>> BEGIN Material

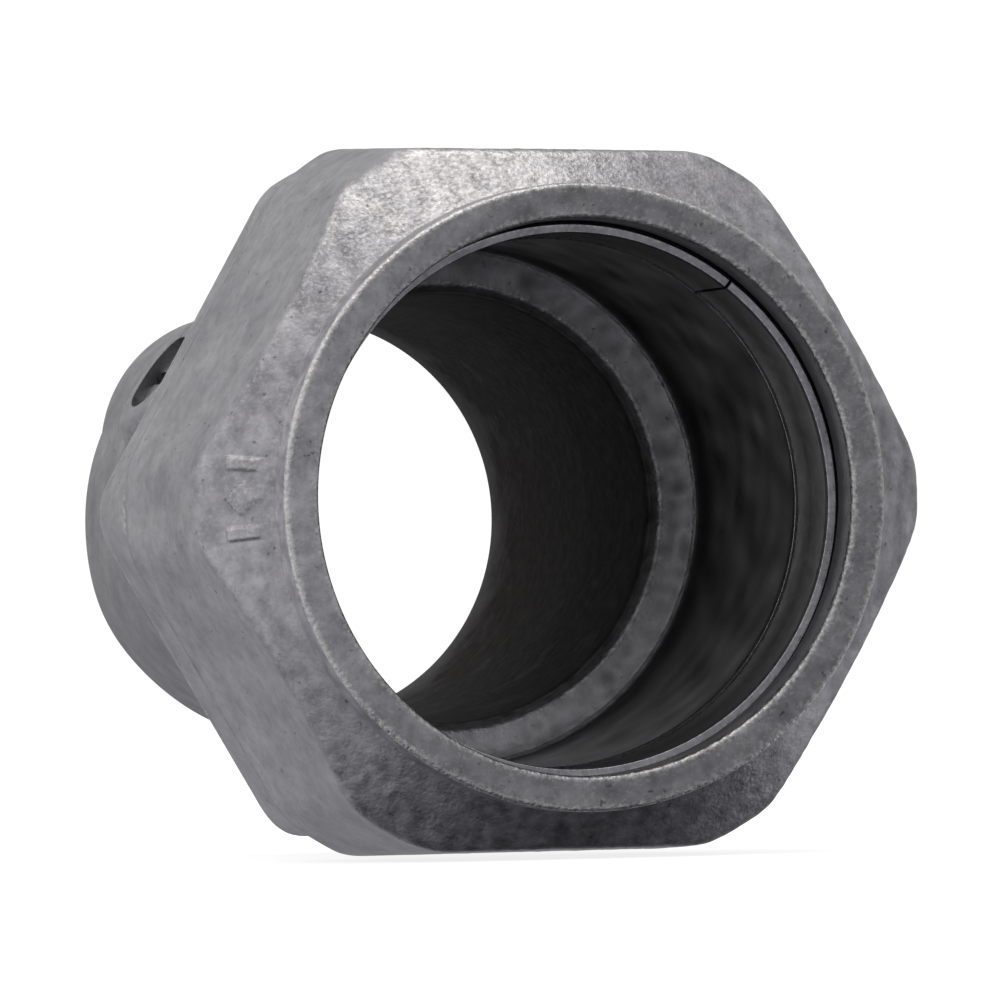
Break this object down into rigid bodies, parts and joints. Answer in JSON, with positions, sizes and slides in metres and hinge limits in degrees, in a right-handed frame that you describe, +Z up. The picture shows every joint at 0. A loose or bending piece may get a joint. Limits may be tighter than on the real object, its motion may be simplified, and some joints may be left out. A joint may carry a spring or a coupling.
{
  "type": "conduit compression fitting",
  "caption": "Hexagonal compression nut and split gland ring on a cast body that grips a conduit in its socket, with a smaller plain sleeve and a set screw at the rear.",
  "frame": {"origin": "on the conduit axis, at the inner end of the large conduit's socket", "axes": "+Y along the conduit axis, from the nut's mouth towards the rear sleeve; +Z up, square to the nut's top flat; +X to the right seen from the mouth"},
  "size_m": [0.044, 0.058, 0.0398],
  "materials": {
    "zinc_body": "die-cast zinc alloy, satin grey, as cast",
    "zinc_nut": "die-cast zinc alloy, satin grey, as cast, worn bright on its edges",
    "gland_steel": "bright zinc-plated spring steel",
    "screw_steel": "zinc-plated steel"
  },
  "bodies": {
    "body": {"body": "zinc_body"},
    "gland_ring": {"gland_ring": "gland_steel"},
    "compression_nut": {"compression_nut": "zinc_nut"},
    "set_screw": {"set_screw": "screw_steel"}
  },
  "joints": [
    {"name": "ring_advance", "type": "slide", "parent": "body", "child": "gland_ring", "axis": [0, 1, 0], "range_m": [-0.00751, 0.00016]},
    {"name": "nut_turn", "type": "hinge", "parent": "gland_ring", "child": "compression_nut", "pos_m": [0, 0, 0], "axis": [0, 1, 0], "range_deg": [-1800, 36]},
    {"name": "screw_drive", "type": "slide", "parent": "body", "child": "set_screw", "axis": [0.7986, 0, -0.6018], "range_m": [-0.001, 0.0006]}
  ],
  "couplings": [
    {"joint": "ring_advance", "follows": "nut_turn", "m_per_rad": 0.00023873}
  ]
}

>> END Material

Task directions:
Return the whole listing exactly.

Full output:
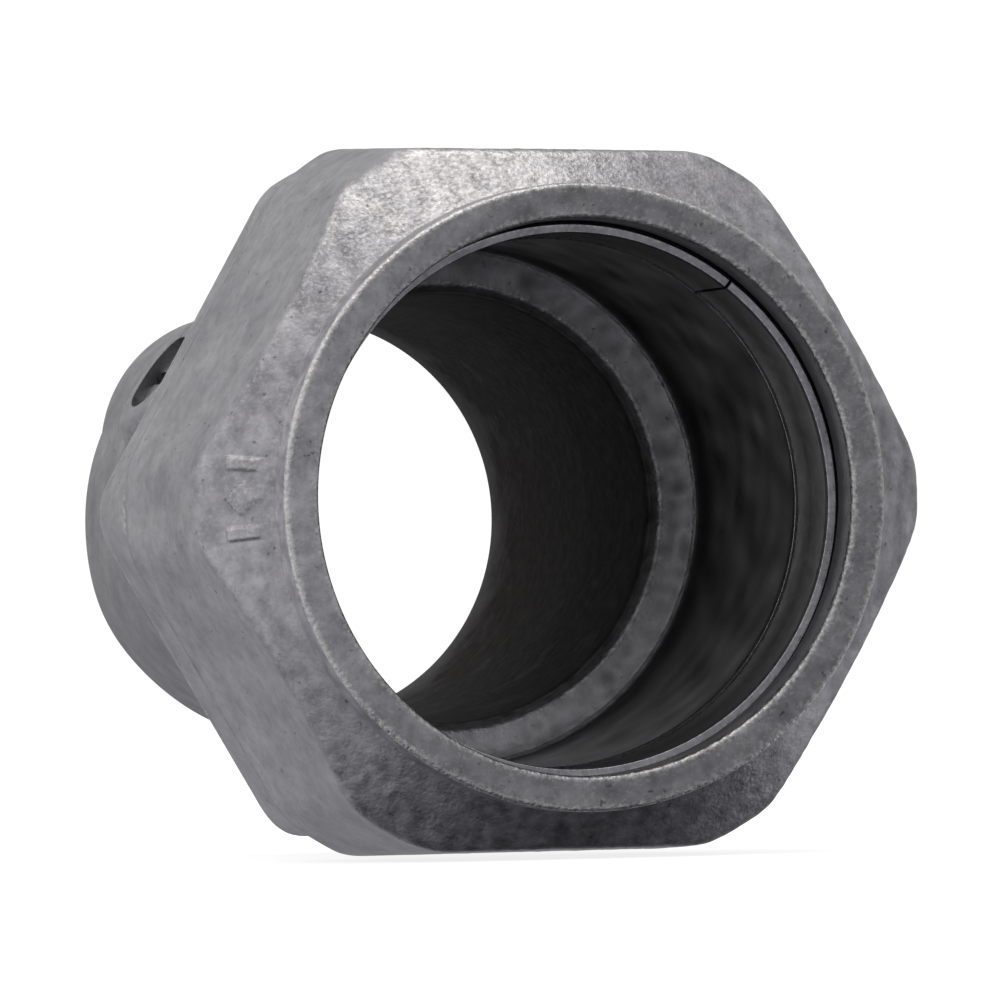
Break this object down into rigid bodies, parts and joints. Answer in JSON, with positions, sizes and slides in metres and hinge limits in degrees, in a right-handed frame that you describe, +Z up. The picture shows every joint at 0. A loose or bending piece may get a joint. Limits may be tighter than on the real object, its motion may be simplified, and some joints may be left out. A joint may carry a spring or a coupling.
{
  "type": "conduit compression fitting",
  "caption": "Hexagonal compression nut and split gland ring on a cast body that grips a conduit in its socket, with a smaller plain sleeve and a set screw at the rear.",
  "frame": {"origin": "on the conduit axis, at the inner end of the large conduit's socket", "axes": "+Y along the conduit axis, from the nut's mouth towards the rear sleeve; +Z up, square to the nut's top flat; +X to the right seen from the mouth"},
  "size_m": [0.044, 0.058, 0.0398],
  "materials": {
    "zinc_body": "die-cast zinc alloy, satin grey, as cast",
    "zinc_nut": "die-cast zinc alloy, satin grey, as cast, worn bright on its edges",
    "gland_steel": "bright zinc-plated spring steel",
    "screw_steel": "zinc-plated steel"
  },
  "bodies": {
    "body": {"body": "zinc_body"},
    "gland_ring": {"gland_ring": "gland_steel"},
    "compression_nut": {"compression_nut": "zinc_nut"},
    "set_screw": {"set_screw": "screw_steel"}
  },
  "joints": [
    {"name": "ring_advance", "type": "slide", "parent": "body", "child": "gland_ring", "axis": [0, 1, 0], "range_m": [-0.00751, 0.00016]},
    {"name": "nut_turn", "type": "hinge", "parent": "gland_ring", "child": "compression_nut", "pos_m": [0, 0, 0], "axis": [0, 1, 0], "range_deg": [-1800, 36]},
    {"name": "screw_drive", "type": "slide", "parent": "body", "child": "set_screw", "axis": [0.7986, 0, -0.6018], "range_m": [-0.001, 0.0006]}
  ],
  "couplings": [
    {"joint": "ring_advance", "follows": "nut_turn", "m_per_rad": 0.00023873}
  ]
}